Travel north along the banks of the Red Sea from Jeddah, Saudi Arabia and you will find yourself in one of the world’s most extreme desert climates. Home to the small fishing village of Thuwal, the region is characterized by intense sun, heat, high humidity and salinity from the Jordan River, and of course, omnipresent sand.
Despite the challenging environment, King Abdullah selected Thuwal as the site of the King Abdullah University of Science and Technology (KAUST), a world-class research facility which would focus on offering graduate level education with a focus on post-petroleum sciences, sustainable agriculture, photovoltaics, and other courses of study related to energy and the environment.
Needless to say, constructing a world class research university in this climate would be difficult. To build and complete the project in less than three years? Unprecedented. Yet the project brought together the world’s most skilled architects, an experienced team of engineers and innovative building materials to make the project completion not only possible, but award-winning.

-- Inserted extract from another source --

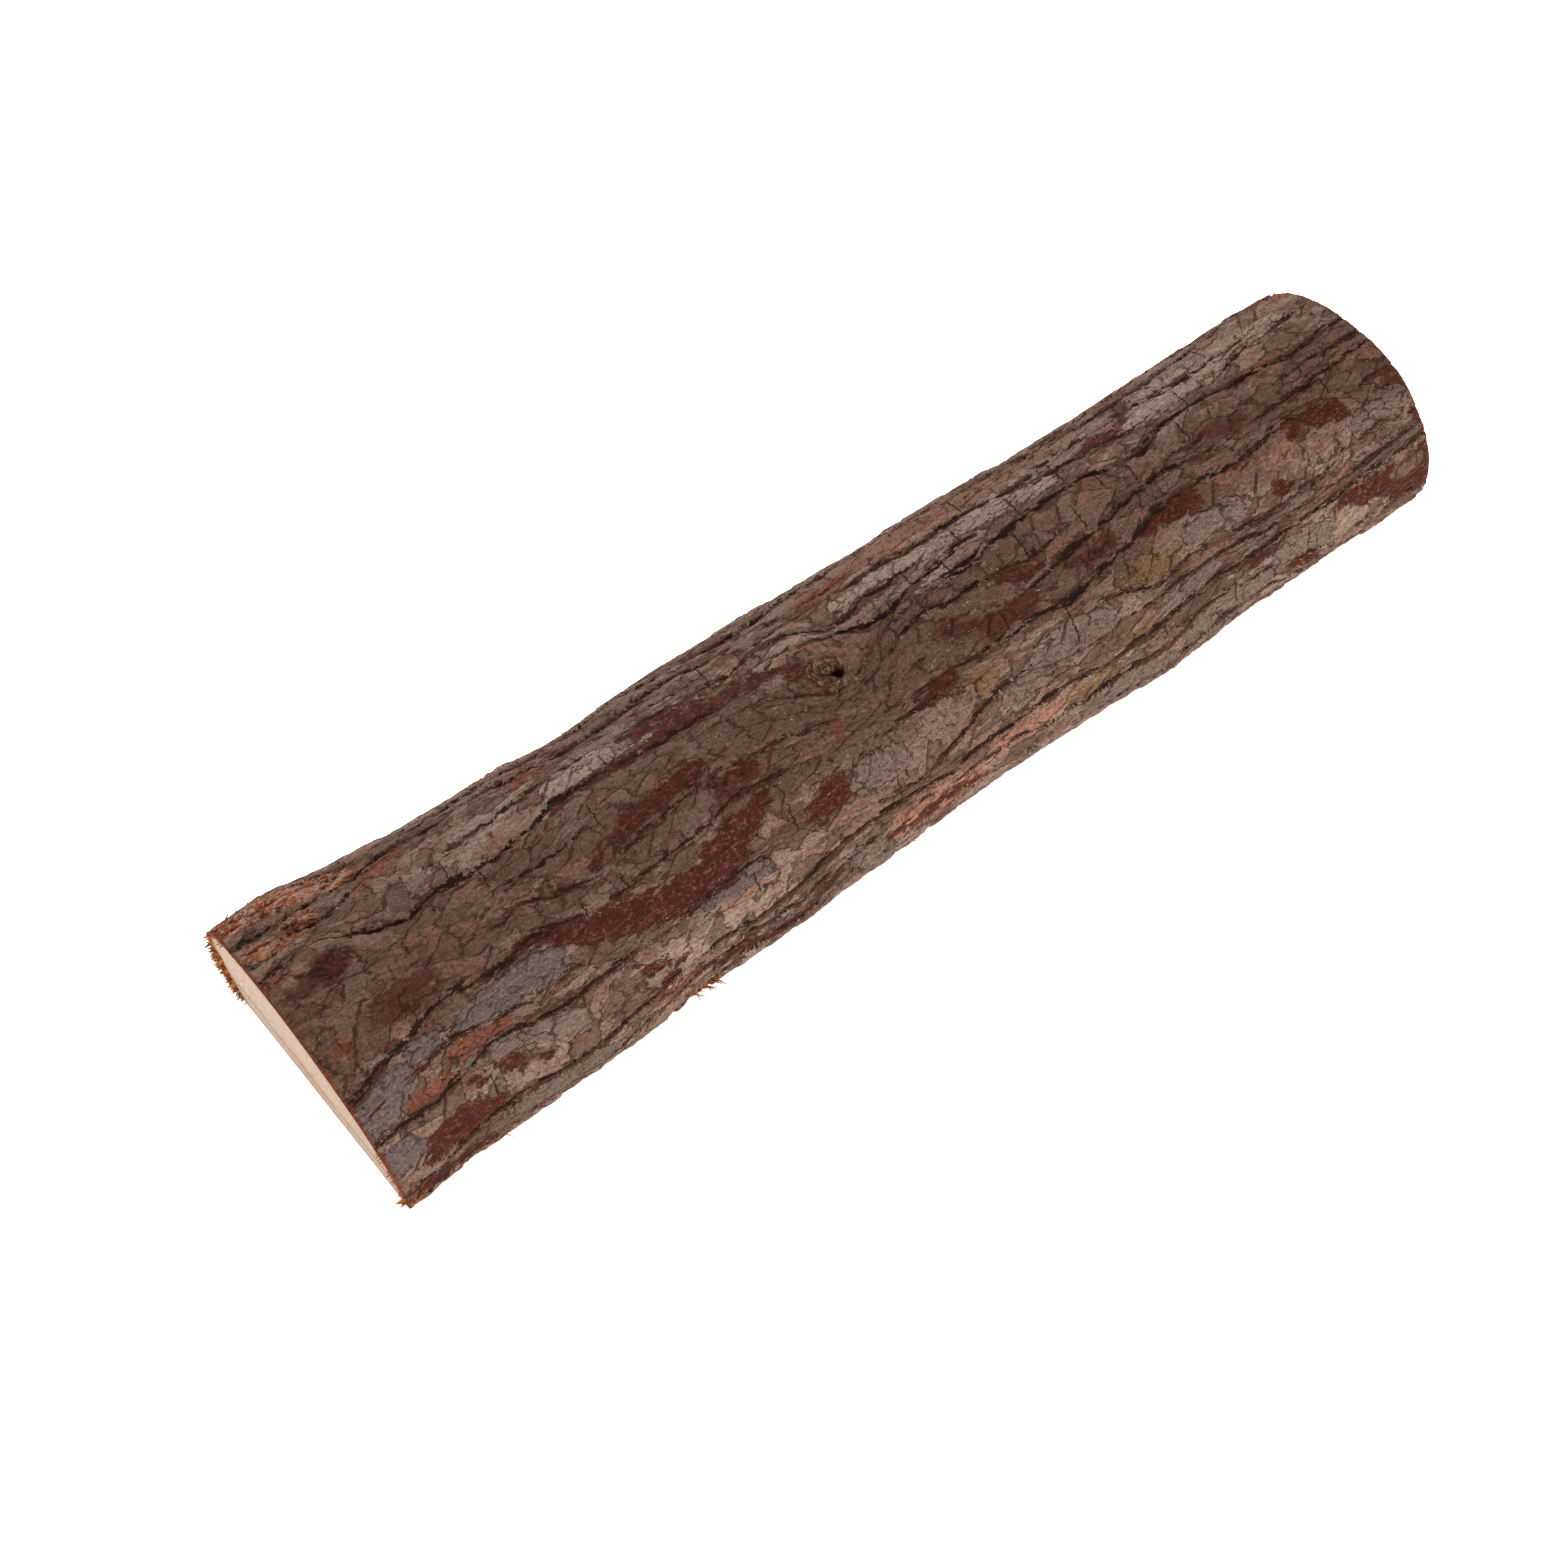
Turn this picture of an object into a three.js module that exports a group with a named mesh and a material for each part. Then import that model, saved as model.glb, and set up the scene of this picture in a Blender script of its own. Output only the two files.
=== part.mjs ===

KAUST is a 6.5 million square foot state-of-the-art facility featuring a total of 23 buildings used for state-of-theart research, a commercial center, and residential areas for students and staff. The concept was inspired by King Saud University, which was constructed in Riyadh, Saudi Arabia 30 years earlier.
Global architectural firm, HOK, was selected for overall design in 2007. The firm is long known for its integrated approach to architecture, utilizing sustainable practice designs wherever possible, and the integration of natural systems blending building design with nature. The key was the hot desert climate and how to create a sustainable design in such a challenging environment.
World-class firm Walter P. Moore was chosen as engineer for the project. Designing for the extreme climate – high humidity, high salinity, intense sun and heat – was coupled with the need to protect a unique coral reef ecosystem located in the adjacent Red Sea. HOK’s overall design mimicked a traditional “souk” or local marketplace utilizing shade for natural cooling of walkways. The design minimized the exterior envelope’s exposure to sun, helping to reduce energy use and focus on sustainability. Ninety percent of the design was comprised of cornerstone buildings, and ten percent of the design was comprised of special structures that would give identity to the campus.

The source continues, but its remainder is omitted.